You don't want to give people too many responsibilities. You shouldn't assign too many responsibilities to a document either. Like a person they've got their limits of what they can deliver.

Establish a purpose for the document. What am I trying to accomplish? What is this document's role in the design process?

If you have a purpose for the document you can make sure that everything about that document serves the purpose. You can become ruthless in decision making.

I see the ruthless editing this enables as the take-away. Mercilessly slash the cruft that doesn't serve the doc's purpose from your deliverables. Is the level of detail I'm using here accomplishing the objective? No? Readjust.

Having a clear purpose can be more difficult the more stakeholders there are working with the document. As different opinions fly about what a document's purpose is the opportunity to ruthlessly slash closes up.

It's possible for the responsibilities of a document to change over the life cycle. As you reach different points in the project the purpose of a document may change.

I've seen changes over the lifecycle take multiple forms. In some cases I've seen document formats change to address a shift in responsibility, such as wiki delivered annotated wireframes getting additional technical annotations from the Front End team. In others the documents themselves have remained unchanged but they've been put to different purposes than those they originally served. I've seen such changes most frequently in how site maps and high level application flow diagrams have been used by the team and customers over the lifecycle.

User testing your documents

This was an especially interesting question Spool brought up in the interview. We test the software that results from the documents to make sure it meets user needs, are we also testing the documents to make sure they meet user needs?

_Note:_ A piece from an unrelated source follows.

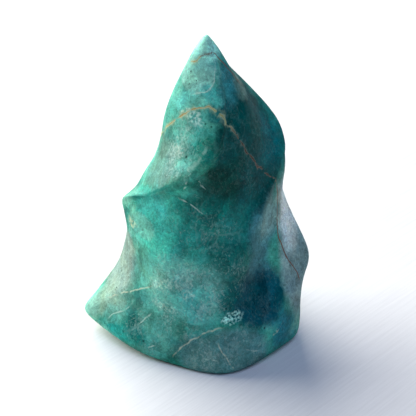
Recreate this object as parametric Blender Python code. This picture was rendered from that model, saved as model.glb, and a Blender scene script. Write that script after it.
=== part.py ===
"""Polished amazonite flame: one solid stone, ground into a twisting flame with five crests.

Metres, +Z up. The origin is the middle of the box on the surface the stone rests on. The photographed
side faces -Y. The crests climb from the foot to the tip and turn anticlockwise seen from above, and a
ground face, hollow or full, lies between each crest and the next.
"""

import bpy
import bmesh
from mathutils import Vector

MM = 0.001

# Driving sizes, in millimetres.
TIP = (2.7, 0.3, 98.2)
BOX_MIDDLE = (-0.84, -1.88, 0.0)
FOOT_EDGE_CREASE = 1.0
SMOOTH_LEVELS = 3
FIT_ROUNDS = 8
FACET_SHARE = 0.52

# Lines that climb the stone, in order anticlockwise seen from above. Each line is a row of stations
# (x, y, z) from the foot up to just below the tip, in millimetres. Station k of every line lies on
# the same belt of the stone.
LINES = {
    # Up the back, round the left toe, then over the front to the tip.
    "toe_crest": [
        (-9.0, 20.5, 0.0), (-10.5, 23.0, 4.5), (-14.0, 21.5, 12.0), (-17.5, 17.0, 20.0),
        (-20.0, 11.5, 28.0), (-21.5, 6.0, 36.5), (-22.7, -1.0, 46.4), (-15.5, -9.3, 51.8),
        (-10.5, -14.6, 57.2), (-3.5, -18.2, 63.8), (3.8, -16.3, 73.0), (5.8, -11.8, 82.5),
        (4.9, -5.2, 92.0),
    ],
    # The pale hollow under the toe, then the shallow valley below the toe crest.
    "left_hollow": [
        (-20.0, 9.5, 0.0), (-29.0, 9.0, 4.5), (-29.5, 8.0, 11.5), (-26.0, 5.0, 19.0),
        (-23.0, 1.0, 27.5), (-21.6, -2.5, 35.5), (-20.4, -5.0, 43.5), (-13.3, -11.3, 50.5),
        (-7.3, -15.9, 55.3), (-0.1, -18.3, 60.5), (6.9, -15.6, 70.0), (8.0, -10.9, 80.9),
        (6.2, -3.9, 91.0),
    ],
    # The lobe of the left foot; the crest fades out in the belly.
    "lobe_crest": [
        (-24.0, -5.0, 0.0), (-36.0, -2.5, 5.2), (-29.5, -5.5, 12.5), (-20.5, -11.5, 20.0),
        (-15.5, -14.5, 26.5), (-15.5, -14.0, 34.0), (-14.1, -14.3, 41.5), (-8.6, -17.0, 47.5),
        (-2.2, -18.4, 52.5), (5.8, -16.8, 59.0), (11.5, -12.5, 68.9), (11.2, -7.6, 79.9),
        (7.8, -1.9, 89.9),
    ],
    # The full belly, from the facet over the left foot to the dark face of the flame.
    "belly": [
        (-17.0, -16.5, 0.0), (-20.0, -18.8, 3.8), (-14.0, -20.5, 11.0), (-7.0, -22.0, 18.5),
        (-6.0, -21.8, 27.0), (-5.0, -21.2, 35.0), (-2.0, -20.6, 41.0), (4.0, -19.6, 45.0),
        (9.5, -16.3, 49.5), (15.0, -10.5, 56.5), (17.6, -5.0, 67.5), (14.0, -2.0, 79.5),
        (8.6, 1.0, 89.5),
    ],
    # From the front of the foot to the right shoulder, then behind to the tip.
    "shoulder_crest": [
        (-8.0, -22.5, 0.0), (-7.5, -24.6, 3.7), (2.7, -26.3, 13.5), (7.1, -25.0, 20.3),
        (10.3, -22.5, 27.0), (12.7, -19.5, 34.8), (15.9, -14.8, 41.5), (19.9, -8.0, 48.7),
        (24.5, 0.5, 55.0), (26.0, 6.0, 61.5), (22.3, 10.0, 69.5), (13.8, 8.5, 80.5),
        (6.3, 5.0, 90.5),
    ],
    # The front of the foot, then the dark hollow on the right.
    "right_hollow": [
        (8.0, -27.0, 0.0), (9.0, -28.9, 3.6), (14.3, -24.5, 15.0), (17.4, -18.5, 20.5),
        (18.7, -13.0, 27.0), (19.8, -9.8, 34.6), (21.6, -6.0, 41.6), (23.6, -1.5, 48.3),
        (25.8, 5.0, 55.0), (25.3, 9.5, 61.5), (19.8, 13.2, 69.8), (11.3, 10.3, 80.6),
        (5.2, 6.1, 90.5),
    ],
    # The soft ridge between the dark hollow and the narrow right face.
    "right_ridge": [
        (20.5, -19.0, 0.0), (23.5, -20.0, 3.8), (25.9, -17.0, 11.0), (27.3, -10.5, 18.5),
        (26.8, -6.5, 26.0), (25.4, -3.5, 34.0), (25.2, 1.0, 41.5), (26.1, 5.0, 48.5),
        (26.2, 9.5, 54.8), (22.5, 14.0, 61.5), (15.8, 15.8, 70.0), (8.3, 11.7, 80.7),
        (3.8, 6.8, 90.6),
    ],
    # The right corner of the foot, the bump above it, then up the back.
    "bump_crest": [
        (28.5, -9.5, 0.0), (31.5, -9.5, 3.8), (32.3, -4.0, 11.5), (33.6, 0.0, 18.5),
        (34.7, 2.0, 24.7), (31.5, 6.0, 32.0), (27.6, 10.0, 39.0), (24.0, 14.5, 45.5),
        (19.0, 18.5, 52.5), (12.5, 20.5, 60.5), (6.0, 18.5, 70.0), (2.0, 12.0, 81.0),
        (1.2, 5.5, 91.0),
    ],
    "back_right_face": [
        (26.0, 6.0, 0.0), (29.0, 7.5, 4.5), (28.0, 9.5, 12.0), (27.5, 11.5, 19.5),
        (25.0, 13.0, 27.0), (21.0, 16.0, 34.5), (15.0, 19.0, 41.5), (9.0, 20.5, 49.0),
        (6.0, 20.0, 56.5), (2.0, 18.5, 64.0), (-1.5, 14.5, 73.0), (-2.5, 8.5, 82.5),
        (-0.5, 3.8, 91.7),
    ],
    # The back corner of the foot; the crest fades out half-way up.
    "back_crest": [
        (14.0, 19.0, 0.0), (16.0, 21.5, 4.5), (14.5, 21.5, 12.0), (12.5, 21.7, 20.0),
        (9.5, 21.7, 28.0), (5.0, 21.0, 36.0), (-1.0, 19.0, 44.0), (-6.0, 16.0, 51.5),
        (-8.0, 13.5, 58.5), (-8.3, 10.5, 66.5), (-7.5, 6.5, 75.0), (-5.2, 3.0, 83.5),
        (-1.7, 1.2, 92.3),
    ],
    "back_left_face": [
        (4.0, 22.0, 0.0), (4.0, 25.0, 4.5), (1.0, 24.5, 12.0), (-3.0, 22.5, 20.0),
        (-7.0, 20.0, 28.5), (-11.0, 16.5, 37.0), (-15.5, 10.5, 45.0), (-16.8, 4.0, 51.8),
        (-13.6, -1.0, 58.3), (-10.4, -3.5, 65.3), (-8.1, -5.0, 74.0), (-4.6, -5.0, 83.5),
        (-0.6, -3.2, 92.5),
    ],
}

# How sharp each crest is, station by station: 0 is fully rounded, 1 is a knife edge.
CREST_CREASE = {
    "toe_crest": [0.4, 0.4, 0.4, 0.4, 0.45, 0.5, 0.5, 0.35, 0.15, 0.0, 0.0, 0.1, 0.25],
    "lobe_crest": [0.4, 0.4, 0.35, 0.2, 0.0, 0.0, 0.0, 0.0, 0.0, 0.0, 0.0, 0.0, 0.0],
    "shoulder_crest": [0.3, 0.3, 0.3, 0.3, 0.35, 0.4, 0.5, 0.5, 0.5, 0.45, 0.4, 0.4, 0.4],
    "right_ridge": [0.0, 0.1, 0.2, 0.2, 0.2, 0.2, 0.1, 0.0, 0.0, 0.0, 0.0, 0.0, 0.0],
    "bump_crest": [0.4, 0.4, 0.4, 0.4, 0.4, 0.4, 0.4, 0.4, 0.4, 0.4, 0.4, 0.4, 0.4],
    "back_crest": [0.4, 0.4, 0.35, 0.25, 0.1, 0.0, 0.0, 0.0, 0.0, 0.0, 0.0, 0.0, 0.0],
}

# The soft edge where the steep band round the front of the foot turns into the shelf above it.
BAND_TOP = {"lines": ["shoulder_crest", "right_hollow", "right_ridge"], "station": 2, "crease": 0.3}


def placed(station):
    """A station in metres, measured from the middle of the box round the stone."""
    return (Vector(station) - Vector(BOX_MIDDLE)) * MM


def build_net():
    """The net of large faces that the smooth stone is drawn through."""
    net = bmesh.new()
    crease = net.edges.layers.float.new("crease_edge")
    lines = {name: [net.verts.new(placed(station)) for station in stations]
             for name, stations in LINES.items()}
    tip = net.verts.new(placed(TIP))
    columns = list(lines.values())
    for here, there in zip(columns, columns[1:] + columns[:1]):
        for k in range(len(here) - 1):
            net.faces.new((here[k], there[k], there[k + 1], here[k + 1]))
        net.faces.new((here[-1], there[-1], tip))
    net.faces.new([line[0] for line in reversed(columns)])
    for name, weights in CREST_CREASE.items():
        climb = lines[name] + [tip]
        for below, above, weight in zip(climb, climb[1:], weights):
            net.edges.get((below, above))[crease] = weight
    for here, there in zip(columns, columns[1:] + columns[:1]):
        net.edges.get((here[0], there[0]))[crease] = FOOT_EDGE_CREASE
    band = [lines[name][BAND_TOP["station"]] for name in BAND_TOP["lines"]]
    for here, there in zip(band, band[1:]):
        net.edges.get((here, there))[crease] = BAND_TOP["crease"]
    mesh = bpy.data.meshes.new("stone_net")
    net.to_mesh(mesh)
    net.free()
    return mesh


def draw_through(stone):
    """Moves the net until the smooth surface passes through every station."""
    wanted = [vertex.co.copy() for vertex in stone.data.vertices]
    for _ in range(FIT_ROUNDS):
        graph = bpy.context.evaluated_depsgraph_get()
        smooth = stone.evaluated_get(graph).to_mesh()
        reached = [smooth.vertices[n].co.copy() for n in range(len(wanted))]
        for vertex, target, now in zip(stone.data.vertices, wanted, reached):
            vertex.co += target - now
        stone.data.update()


def stone_material():
    """Polished amazonite, a blue-green feldspar."""
    material = bpy.data.materials.new("polished_amazonite")
    material.use_nodes = True
    shader = material.node_tree.nodes["Principled BSDF"]
    shader.inputs["Base Color"].default_value = (0.05, 0.30, 0.26, 1.0)
    shader.inputs["Roughness"].default_value = 0.22
    shader.inputs["Metallic"].default_value = 0.0
    return material


def build_stone():
    stone = bpy.data.objects.new("flame_stone", build_net())
    bpy.context.scene.collection.objects.link(stone)
    smooth = stone.modifiers.new("smooth", "SUBSURF")
    smooth.levels = SMOOTH_LEVELS
    smooth.render_levels = SMOOTH_LEVELS
    draw_through(stone)
    thin = stone.modifiers.new("fewer_facets", "DECIMATE")
    thin.ratio = FACET_SHARE
    stone.data.shade_smooth()
    stone.data.materials.append(stone_material())
    return stone


def main():
    for old in list(bpy.data.objects):
        bpy.data.objects.remove(old)
    build_stone()


main()
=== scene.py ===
import math

import bmesh
import bpy
import numpy as np
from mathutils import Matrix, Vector, noise


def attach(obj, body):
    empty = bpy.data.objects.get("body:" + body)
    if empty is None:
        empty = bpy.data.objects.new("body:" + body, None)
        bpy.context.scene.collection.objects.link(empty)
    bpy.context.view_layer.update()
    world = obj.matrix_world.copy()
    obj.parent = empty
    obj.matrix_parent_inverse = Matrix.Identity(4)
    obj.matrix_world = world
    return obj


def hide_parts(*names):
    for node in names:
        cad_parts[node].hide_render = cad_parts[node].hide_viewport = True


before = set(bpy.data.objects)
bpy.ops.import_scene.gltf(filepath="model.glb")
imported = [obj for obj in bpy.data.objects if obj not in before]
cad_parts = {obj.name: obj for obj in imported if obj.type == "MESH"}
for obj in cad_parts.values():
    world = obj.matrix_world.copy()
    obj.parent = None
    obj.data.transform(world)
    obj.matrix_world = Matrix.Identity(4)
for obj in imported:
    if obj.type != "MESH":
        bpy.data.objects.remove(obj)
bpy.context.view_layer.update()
print("frame loaded:", sorted(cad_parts))

mm = 0.001


def toLinear(hexText):
    # sRGB hex to the linear colour that the shader sockets take
    values = [int(hexText[i:i + 2], 16) / 255 for i in (1, 3, 5)]
    linear = [v / 12.92 if v <= 0.04045 else ((v + 0.055) / 1.055) ** 2.4 for v in values]
    return (*linear, 1.0)


def addNode(tree, kind, links=None, **settings):
    # adds one node; each entry of links is a value for that input, or a socket to join to it
    made = tree.nodes.new(kind)
    for name, value in settings.items():
        setattr(made, name, value)
    for socket, value in (links or {}).items():
        if isinstance(value, bpy.types.NodeSocket):
            tree.links.new(value, made.inputs[socket])
        else:
            made.inputs[socket].default_value = value
    return made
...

Brown suggests showing customers past documentation as a sample to get their reaction to it and see if the content and presentation works for them. In a sense it's like doing a competitive evaluation. Here's this sample, get reactions to it and adapt.

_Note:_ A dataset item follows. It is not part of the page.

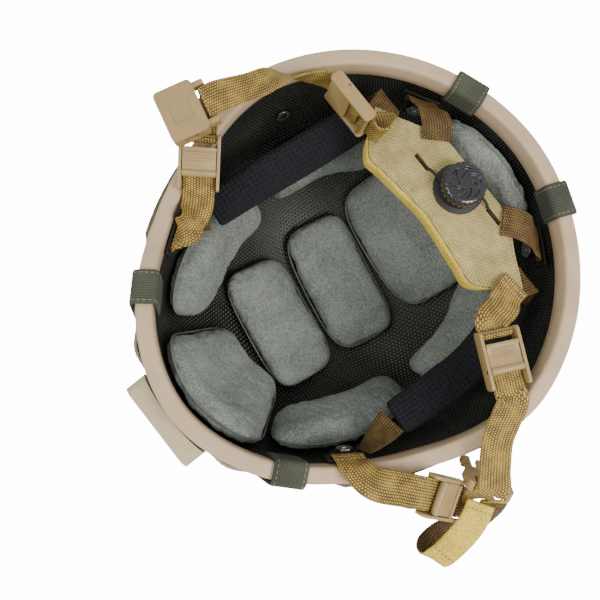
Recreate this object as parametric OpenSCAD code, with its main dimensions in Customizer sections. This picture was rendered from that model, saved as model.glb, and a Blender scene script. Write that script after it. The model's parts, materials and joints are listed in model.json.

Iterative process is another option, taking the documentation to the customer, take comments on format and further improve to match customer needs. (This would hold true as well for internal documentation, something we've done from time to time with our developers and quality analysts.)

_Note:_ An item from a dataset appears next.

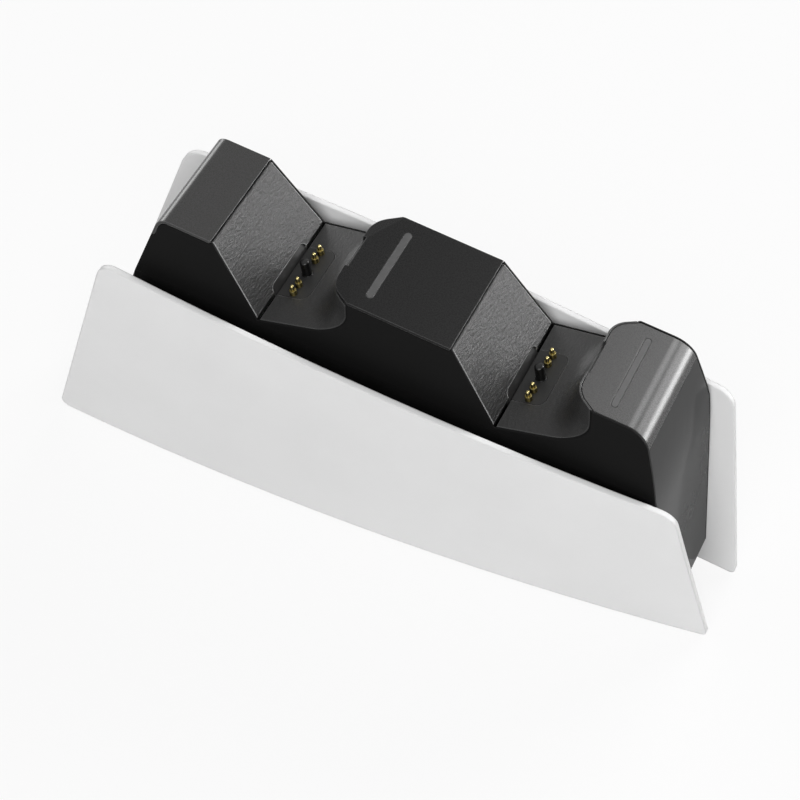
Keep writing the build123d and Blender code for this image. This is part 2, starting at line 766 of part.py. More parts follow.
def wing_face(z, ys, inset):
    """Bowed strip of a wing at one level, from the middle plane or its inside."""
    left, middle, right = ys
    end = WING_HALF_LENGTH
    outer = ThreePointArc((-end, left), (0, middle), (end, right))
    if inset:
        inner = ThreePointArc((end, right - inset), (0, middle - inset), (-end, left - inset))
        sides = [Line(outer @ 1, inner @ 0), Line(inner @ 1, outer @ 0)]
        return Pos(0, 0, z) * make_face([outer, inner, *sides])
    base = Polyline(outer @ 1, (end, 0), (-end, 0), outer @ 0)
    return Pos(0, 0, z) * make_face([outer, base])


def wing_loft(inset):
    faces = [wing_face(0, WING_FOOT_YS, inset), wing_face(WING_TOP_LEVEL, WING_TOP_YS, inset)]
    return loft(faces, ruled=True)


def wing_outline():
    corners = [(-WING_HALF_LENGTH, WING_LIFT), (WING_HALF_LENGTH, WING_LIFT), WING_RIGHT_TOP, WING_LEFT_TOP]
    face = xz_face(corners)
    for (x, z), radius in zip(corners, WING_CORNERS):
        vertex = face.vertices().sort_by_distance(Vector(x, 0, z))[0]
        face = fillet(vertex, radius)
    return across(face)


def rear_wing():
    """Bowed plate that leans out, with bosses back to the block."""
    plate = wing_loft(WING_THICKNESS) & wing_outline()
    behind = wing_loft(0)
    for x, z in WING_SCREWS:
        start = block_y(x, z)
        boss = across_rod(x, z, 1, WING_BOSS_RADIUS, start - SIDE_WALL, FAR) & behind
        plate += boss - cross_prism(-SEAT_GAP)
        plate -= across_rod(x, z, 1, WING_SCREW[0] + PILOT_GAP, start - SIDE_WALL, start + WING_PILOT)
    return plate


def wing_screws():
    found = []
    for side in (-1, 1):
        for x, z in WING_SCREWS:
            seat = wing_screw_seat(x, z) - SEAT_GAP
            length = block_y(x, z) + WING_PILOT - TIP_GAP - seat
            found.append(Pos(x, side * seat, z) * Rot(side * 90, 0, 0) * screw(WING_SCREW, length))
    return found


def base_cover():
    """Tub under the block, with wells for the screws and seats for what it carries."""
    floor_top = WING_LIFT + BASE_FLOOR
    rim = SKIRT_HEIGHT - SEAM
    left, right = BASE_ENDS
    tub = box(left, right, -FAR, FAR, WING_LIFT, rim) & cross_prism(0)
    hollow = box(left + BASE_WALL, right - BASE_WALL, -FAR, FAR, floor_top, rim + NEAR)
    tub -= hollow & cross_prism(BASE_WALL)
    for x in BASE_SCREW_XS:
        for side in (-1, 1):
            place = Pos(x, side * BASE_SCREW_Y, 0)
            tub += place * rod(WELL_RADIUS, WING_LIFT, SKIRT_HEIGHT - SEAT_GAP)
            tub -= place * rod(WELL_BORE, 0, BASE_SCREW_SEAT)
            tub -= place * rod(BASE_SCREW[0] + THROUGH_GAP, 0, CLEAR)
    for x in BOARD_SCREW_XS:
        for side in (-1, 1):
            place = Pos(x, side * BOARD_SCREW_Y, 0)
            tub += place * rod(BOARD_BOSS_RADIUS, floor_top - SUNK, BOARD_Z - SEAT_GAP)
            tub -= place * rod(SMALL_SCREW[0] + PILOT_GAP, BOARD_Z - BOARD_PILOT, BOARD_Z + NEAR)
    for side in (-1, 1):
        peg = rod(PEG_RADIUS, floor_top - SUNK, floor_top + BALLAST[2])
        tub += Pos(BALLAST_X + side * BALLAST_PEG_X, 0, 0) * peg
    for place in foot_places():
        tub -= place * rod(FOOT_RADIUS + SEAT_GAP, 0, FOOT_THICKNESS + SEAT_GAP)
    return tub


def foot_places():
    return [Pos(x, y, 0) for x in (-FOOT_X, FOOT_X) for y in (-FOOT_Y, FOOT_Y)]


def base_screws():
    found = []
    for x in BASE_SCREW_XS:
        for side in (-1, 1):
            place = Pos(x, side * BASE_SCREW_Y, BASE_SCREW_SEAT - SEAT_GAP) * Rot(180, 0, 0)
            found.append(place * screw(BASE_SCREW, BASE_PILOT_TOP - TIP_GAP - BASE_SCREW_SEAT))
    return found


def ballast_plate():
    length, width, thick = BALLAST
    low = WING_LIFT + BASE_FLOOR + SEAT_GAP
    plate = Pos(BALLAST_X, 0, low + thick / 2) * Box(length, width, thick)
    for side in (-1, 1):
        plate -= Pos(BALLAST_X + side * BALLAST_PEG_X, 0, 0) * rod(PEG_RADIUS + SEAT_GAP, 0, CLEAR)
    return plate


def main_board():
    length, width, thick = BOARD
    board = Pos(BOARD_X, 0, BOARD_Z + thick / 2) * Box(length, width, thick)
    for x in BOARD_SCREW_XS:
        for side in (-1, 1):
            board -= Pos(x, side * BOARD_SCREW_Y, 0) * rod(SMALL_SCREW[0] + THROUGH_GAP, 0, FAR)
    return board


def board_screws():
    top = BOARD_Z + BOARD[2] + SEAT_GAP
    length = BOARD[2] + BOARD_PILOT - TIP_GAP
    return [
        Pos(x, side * BOARD_SCREW_Y, top) * screw(SMALL_SCREW, length)
        for x in BOARD_SCREW_XS
        for side in (-1, 1)
    ]


def board_components():
    """Converter, coil and capacitors that stand on the main board."""
    top = BOARD_Z + BOARD[2] + SEAT_GAP
    found = []
    for x, length, width, height in CHIPS:
        found.append(Pos(BOARD_X + x, 0, top + height / 2) * Box(length, width, height))
    for x, radius, height in CANS:
        found.append(Pos(BOARD_X + x, 0, top) * rod(radius, 0, height))
    return found


def power_inlet():
    """Barrel socket on the board, its nose in the hole of the left cover."""
    length, width, height = INLET_BODY
    low = BOARD_Z + BOARD[2] + SEAT_GAP
    back = INLET_X + length
    body = box(INLET_X, back, -width / 2, width / 2, low, low + height)
    mouth = INLET_X - INLET_NOSE
    place = Pos(mouth, 0, INLET_Z) * Rot(0, 90, 0)
    body += place * rod(INLET_HOLE - INLET_GAP, 0, INLET_NOSE + 1)
    body -= place * rod(INLET_BORE, -1, INLET_DEPTH)
    return body + place * rod(INLET_PIN, INLET_TIP, INLET_DEPTH + 1)


def save(name, parts):
    solids = []
    for part in parts:
        solids.extend(part.solids())
    shape = solids[0] if len(solids) == 1 else Compound(children=solids)
    export_step(shape, f"parts/{name}.step")


def main():
    os.makedirs("parts", exist_ok=True)
    block = tower_block()
    skin = block - room(DECK_WALL)
    save("front_shell", [side_shell(block, -1)])
    save("rear_shell", [side_shell(block, 1)])
    save("left_cover", [left_cover(block, skin)])
    save("centre_cap", [cap(block, 1)])
    save("right_cap", [cap(block, 2)])
    between = cross_prism(RIM + SEAM)
    save("end_panel", [skin & between & below_roll(SEAM)])
    for name, bay in (("left", 0), ("right", 1)):
        save(f"{name}_backrest", [backrest(skin, bay)])
        save(f"{name}_cradle", [cradle(block, skin, bay)])
        save(f"{name}_connector", [connector(bay)])
        save(f"{name}_post", [post(bay)])
        save(f"{name}_pin_barrels", [place * barrel() for place in pin_places(bay)])
        save(f"{name}_contact_board", [contact_board(bay)])
        for number, place in enumerate(pin_places(bay), 1):
            save(f"{name}_pin_{number}", [place * pin()])
            save(f"{name}_spring_{number}", [place * spring()])
    screws = [place * ear_screw() for bay in (0, 1) for place in ear_places(bay)]
    save("connector_screws", screws)
    for name, u in zip(("centre", "right"), LIGHT_U):
        save(f"{name}_light_bar", [light_bar(u)])
        save(f"{name}_led_board", [led_board(u)])
        save(f"{name}_lamps", lamps(u))
    save("led_screws", led_screws())
    wing = rear_wing()
    save("rear_wing", [wing])
    save("front_wing", [mirror(wing, about=Plane.XZ)])
    save("wing_screws", wing_screws())
    save("base_cover", [base_cover()])
    save("base_screws", base_screws())
    save("rubber_feet", [place * rod(FOOT_RADIUS, 0, FOOT_THICKNESS) for place in foot_places()])
    save("ballast_plate", [ballast_plate()])
    save("main_board", [main_board()])
    save("board_components", board_components())
    save("board_screws", board_screws())
    save("power_inlet", [power_inlet()])


main()
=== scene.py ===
import json
from math import cos, pi, radians, sin

import bpy
from mathutils import Matrix, Vector


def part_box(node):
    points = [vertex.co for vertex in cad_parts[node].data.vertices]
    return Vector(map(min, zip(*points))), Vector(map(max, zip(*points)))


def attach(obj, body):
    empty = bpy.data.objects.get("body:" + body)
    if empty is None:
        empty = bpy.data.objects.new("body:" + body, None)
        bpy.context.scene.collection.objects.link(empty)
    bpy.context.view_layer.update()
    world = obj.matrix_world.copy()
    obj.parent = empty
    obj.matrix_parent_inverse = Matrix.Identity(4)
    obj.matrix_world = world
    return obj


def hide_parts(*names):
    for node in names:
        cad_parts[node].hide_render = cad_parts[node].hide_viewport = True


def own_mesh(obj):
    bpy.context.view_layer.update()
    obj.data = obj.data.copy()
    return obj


# Looks of the controller charging dock, in metres and in the frame of its solids. The posts, pins, barrels
# and springs are made again here as smooth round pieces.

MM = 0.001

# Camera, fitted to the photograph: compass and height angle, distance, shifts aside and up as the camera
# sees them, height of the point that it turns about, and lens
CAMERA_AZIMUTH = 25.06
CAMERA_ELEVATION = 49.90
CAMERA_DISTANCE = 865.52 * MM
CAMERA_ASIDE = 3.60 * MM
CAMERA_RAISED = 30.46 * MM
CAMERA_LIFT = 1.0 * MM
CAMERA_NEAR = 0.01
CAMERA_FAR = 50.0
SENSOR = 36.0
FOCAL_PIXELS = 2279.8
PHOTO_PIXELS = 800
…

I've tended more toward the second option than the first, and done most testing iterations on internal documentation where the cost of entry has typically been very low. Asking questions about document format doesn't tend to make internal folks nervous where some customers take questions about document format as a sign you're making things up as you go. I think Brown's suggestion of how to approach user testing the docs with customers by using old documents does a good job of addressing this potential gotcha.

Books and intervening experience

The interview rounds up with Brown talking about how his thoughts on some of the various deliverables have changed. Some items he considered optional when writing the book are necessary (such as annotations on wireframes) and some things he thought essential he'd now skip over.

As the responsibilities of the various documents he wrote about have shifted, the best practices have shifted as well, making the samples in the book a starting point from which to adapt rather than a template to simply adopt. As always, the designer must take the inputs and decide how to adjust to meet the users' needs.